ROANOKE TIMES

                         Roanoke Times
                 Copyright (c) 1995, Landmark Communications, Inc.

DATE: THURSDAY, April 11, 1991                   TAG: 9104120714
SECTION: NEIGHBORS                    PAGE: S-18   EDITION: METRO 
SOURCE: TIM MOSER/ SPECIAL TO THE ROANOKE TIMES & WORLD-NEWS
DATELINE:                                 LENGTH: Medium


STRINGS AND BOWS' RECITAL SHOWCASES YOUNG MUSICIANS

Rebekah Meador's concentration appeared to be totally on her playing. Only when she finished Bach's "Gavotte in D Major" and lowered her bow did she allow herself to smile.

Alex Wade's foot tapped ever so slightly with his first notes of the allegro movement of Mozart's "Concerto in G Major."

Michael Doherty's performance of the same spirited piece ended with a cadenza that he composed himself.

All three violinists were participants in the Strings and Bows Club's recent honors recital at the Grandin Court United Methodist Church. The club, sponsored by the Thursday Morning Music Club, is for Roanoke Valley students, ages 6-18, who are actively studying and performing stringed music. Similar clubs are sponsored for musicians of other types of instruments.
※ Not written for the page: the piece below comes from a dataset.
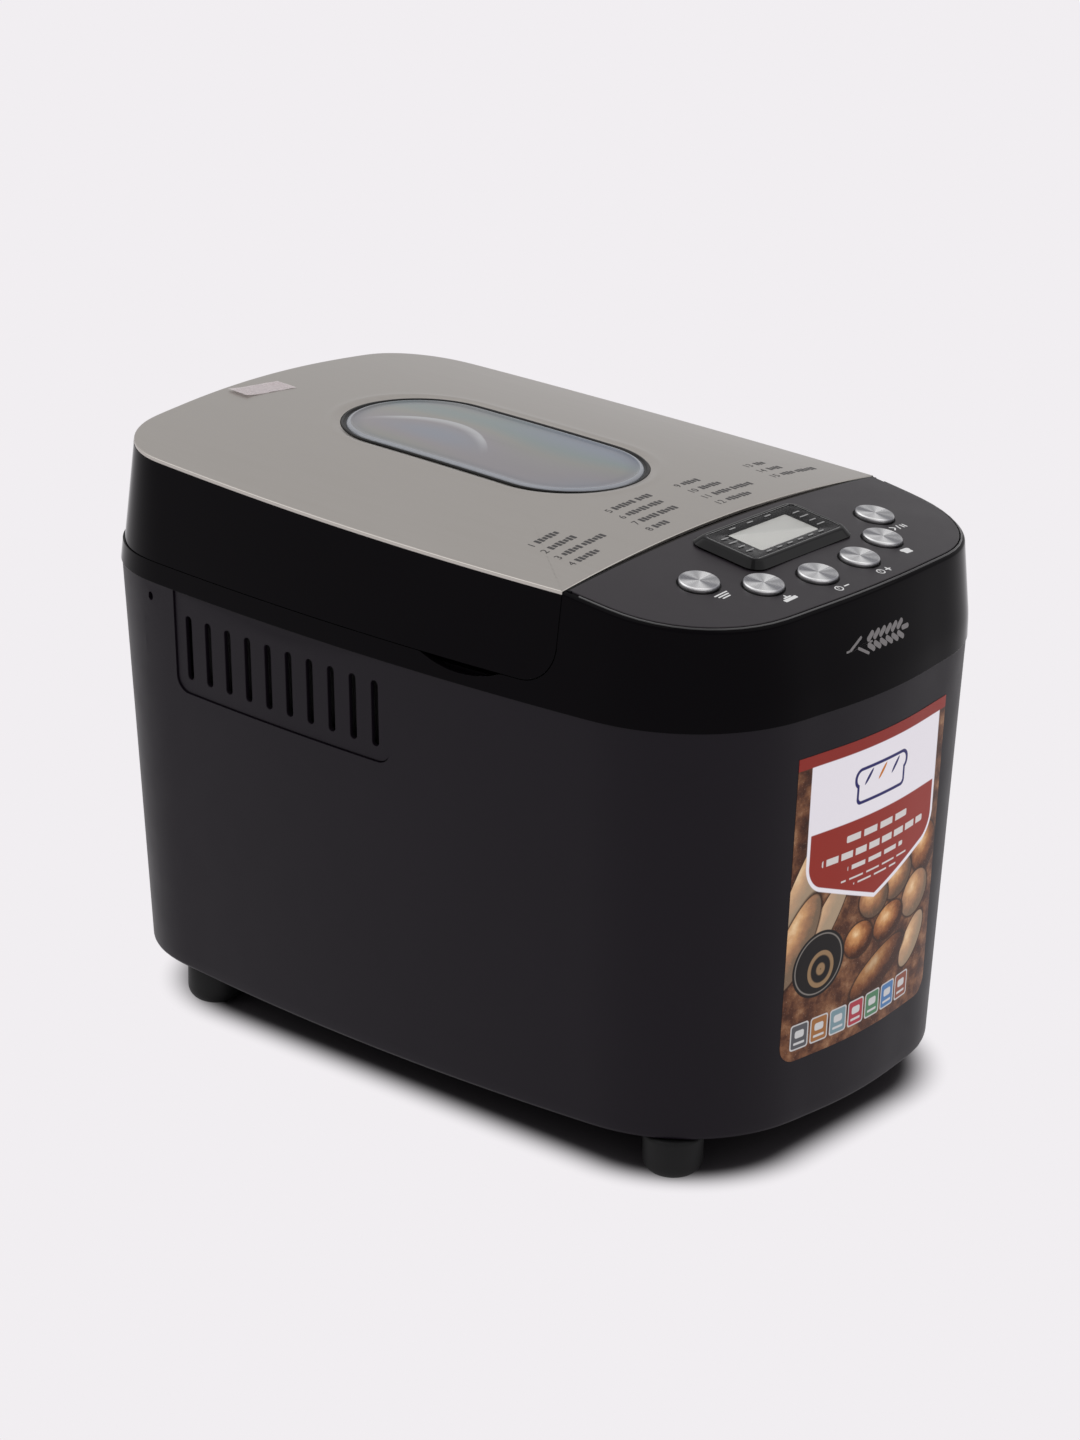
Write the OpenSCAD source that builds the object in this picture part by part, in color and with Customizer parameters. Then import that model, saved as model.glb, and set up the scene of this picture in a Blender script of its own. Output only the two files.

The 10 students who qualified for the honors recital were competing to perform at Roanoke College April 21 in a recital that will include similarly chosen students playing other instruments. The judge, Joe Corn, a professional musician and former member of the Roanoke Symphony, scored the students on such things as finger and bow positions, bowing tone, intonation, rhythm and musicality: dynamics, expression, style.

The recital was exceptional because all 10 entrants had been recommended to play in April. Meador, Wade and Doherty were among those to receive a perfect score.

Ivor Brown, who has taught music for 39 years and is a member of the Roanoke Symphony, asked Meador, one of his pupils, to perform in the honors recital because "she's an unusually talented girl. She memorizes easily."

Brown has taught Meador since she was 5. At 8, she is one of the youngest members of the Strings and Bows Club.

Meador said she had wanted to play the violin because her parents liked to listen to classical music. "I wanted to play when I was 3, but they said I would have to wait until I was 5."

She already has performed for numerous public functions, including church programs, birthday parties and the Strings and Bows Club. She said she practices about two hours a week.

Wade, 15, is also Brown's student. He has been playing violin for eight years and is a member of the Roanoke Youth Symphony. He said the Strings and Bows Club, of which he is president, has helped him "gain confidence in being able to stand before people."

His mother started him on the piano and violin at age 7, but he has always preferred the violin. He practices 30 minutes a day on his own but puts in several hours a week with the youth symphony, First Baptist Church orchestra and Patrick Henry High School strings group.

Doherty, 17, is a student of Benedict Goodfriend, an associate professor at Roanoke College and a well-known Roanoke area musician and teacher.

While in kindergarten, Doherty chose the violin over the piano because "it was unique. Everyone else was taking piano lessons."

He has continued to love the violin and is concertmaster of the Roanoke Youth Symphony and the symphony at Patrick Henry.

Besides playing with both groups, Doherty rehearses a minimum of two hours twice a week as a member of a chamber group at Roanoke College and practices an hour a day on his own. He recently had a part in a school play, but Doherty's time outside music is limited. He passed up the lacrosse team this year to devote more time to the violin. He is a past president of Strings and Bows.

As is quite common among Strings and Bows Club members, Meador, Wade and Doherty all aspire to become members of the Roanoke Symphony.

Cathy Fisher, a 15-year violist with the symphony, is pleased with such opportunities as the honors recital. "Things like this are great. They give the students experience performing, which is essential [to their growth as musicians]," she said.

"They also give them experience being watched. Playing for other people builds confidence and makes auditioning less stressful," she said, adding that the experience is helpful whether or not students become professional musicians.

Fisher is especially glad Strings and Bows exists because public schools no longer offer stringed instruments on the elementary level as they did when she was in school. Students, she said, "need to be playing concertos and sonatas by junior high rather than `Mary Had a Little Lamb' ."

The other musicians chosen for the recital at Roanoke College are Will Cecer, Justin Marlles, Ted Cecer, Kristen Lynch, Shaleigh Wright and Rita Turner, all violinists, and Michelle Eanes, a string bass player.